New Yorkers may have to pay more for electricity from renewable sources after the Federal Energy Regulatory Commissions issued a series of four orders that call for providers of wind, solar, and energy storage—all subsidized—to meet the price floor in the state’s capacity market, the regulator said in a news release.

According to FERC, the orders will protect competition in the New York Independent System Operator’s capacity market “by improving the buyer-side market power mitigation rules to send accurate price signals to markets and to ensure adequate supplies for consumers.”

Reuters reports, however, that the move could make it harder for the environmentally ambitious state to hit its targets for renewable energy.
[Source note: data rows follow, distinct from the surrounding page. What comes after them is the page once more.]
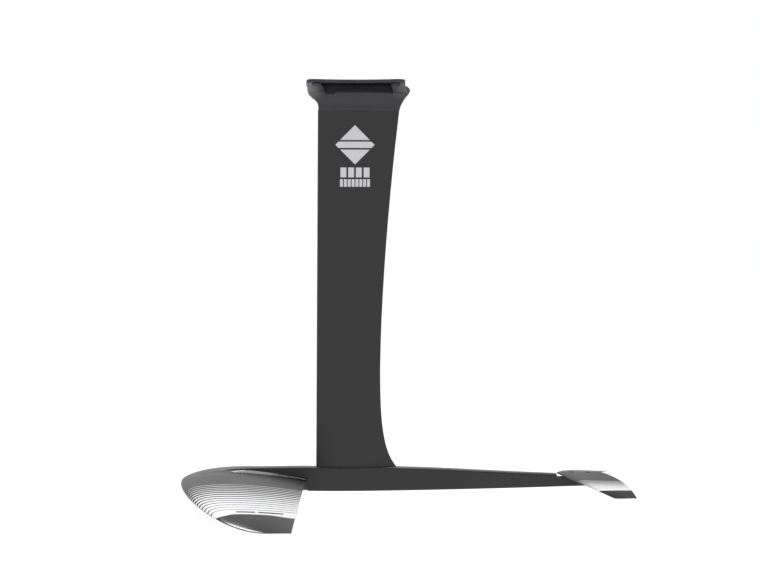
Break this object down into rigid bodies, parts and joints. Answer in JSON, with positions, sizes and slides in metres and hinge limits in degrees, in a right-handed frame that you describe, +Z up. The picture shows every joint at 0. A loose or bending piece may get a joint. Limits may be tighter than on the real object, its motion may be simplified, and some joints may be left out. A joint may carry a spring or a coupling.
{
  "type": "hydrofoil",
  "caption": "Water-sports hydrofoil: top plate with board-bolt slots, deep hollow-waisted mast, tapered fuselage, wide drooped front wing and small swept stabiliser.",
  "frame": {"origin": "centre of the top plate's mounting face, which is the centre of its board-bolt pattern", "axes": "+X aft, +Y to starboard, +Z up out of the mounting face; the mast hangs down to the wings"},
  "size_m": [0.9348, 0.84, 0.89],
  "materials": {
    "carbon_satin": "satin",
    "carbon_head": "satin",
    "wing_print": "gloss",
    "laminate": "matte",
    "foam": "matte",
    "shim_black": "matte",
    "steel": "satin",
    "brass_insert": "satin"
  },
  "bodies": {
    "root": {"top_plate": "carbon_head", "head_screws": "steel", "head_inserts": "brass_insert", "mast_skin": "carbon_satin", "mast_head_block": "laminate", "mast_spar": "laminate", "mast_core_front": "foam", "mast_core_rear": "foam", "mast_foot_block": "laminate", "foot_inserts": "brass_insert", "mast_screws": "steel", "fuselage_shell": "carbon_satin", "fuselage_nose_block": "laminate", "fuselage_mast_block": "laminate", "fuselage_core": "foam", "fuselage_tail_block": "laminate", "wing_screws": "steel", "wing_inserts": "brass_insert", "tail_inserts": "brass_insert", "front_wing_hub": "carbon_satin", "front_wing_upper_skin": "wing_print", "front_wing_lower_skin": "wing_print", "front_wing_core_left": "foam", "front_wing_core_right": "foam", "stabiliser_upper_skin": "wing_print", "stabiliser_lower_skin": "wing_print", "stabiliser_cores": "foam", "stabiliser_shim": "shim_black", "stabiliser_screws": "steel"}
  },
  "joints": []
}
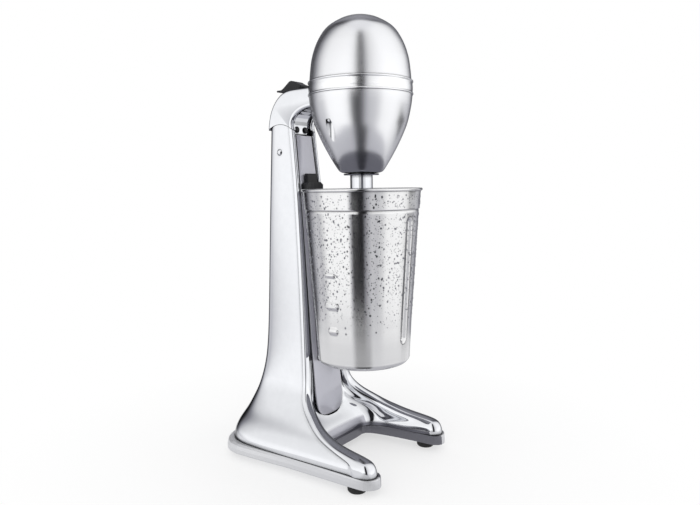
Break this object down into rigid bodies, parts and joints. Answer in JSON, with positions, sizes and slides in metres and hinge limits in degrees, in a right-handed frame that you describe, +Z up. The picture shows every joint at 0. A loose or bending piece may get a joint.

The state has plans to get 70 percent of its electricity from renewables sources by 2030 and 100 percent by 2040.

According to environmentalists, the FERC orders will effectively support fossil fuels in their competition with wind and solar, by forcing the latter to pay more in the capacity market.

According to power plant operators, on the other hands, the generous subsidies for wind and solar affect them negatively by reducing, Reuters writes, what they receive in capacity and energy markets.

“Competitive electricity markets, which were originally designed to provide reliable service at the least cost, are now at an inflection point,” said the president of the New York Independent System Operator, Rich Dewey. “The wholesale markets must now accommodate state policies; not conflict with them.”

These ambitious goals have put the state’s government at odds with the utility sector. Bans on new gas pipelines led to National Grid announcing that it will stop connecting new customers for lack of capacity to bring in the gas needed for the power plants last year.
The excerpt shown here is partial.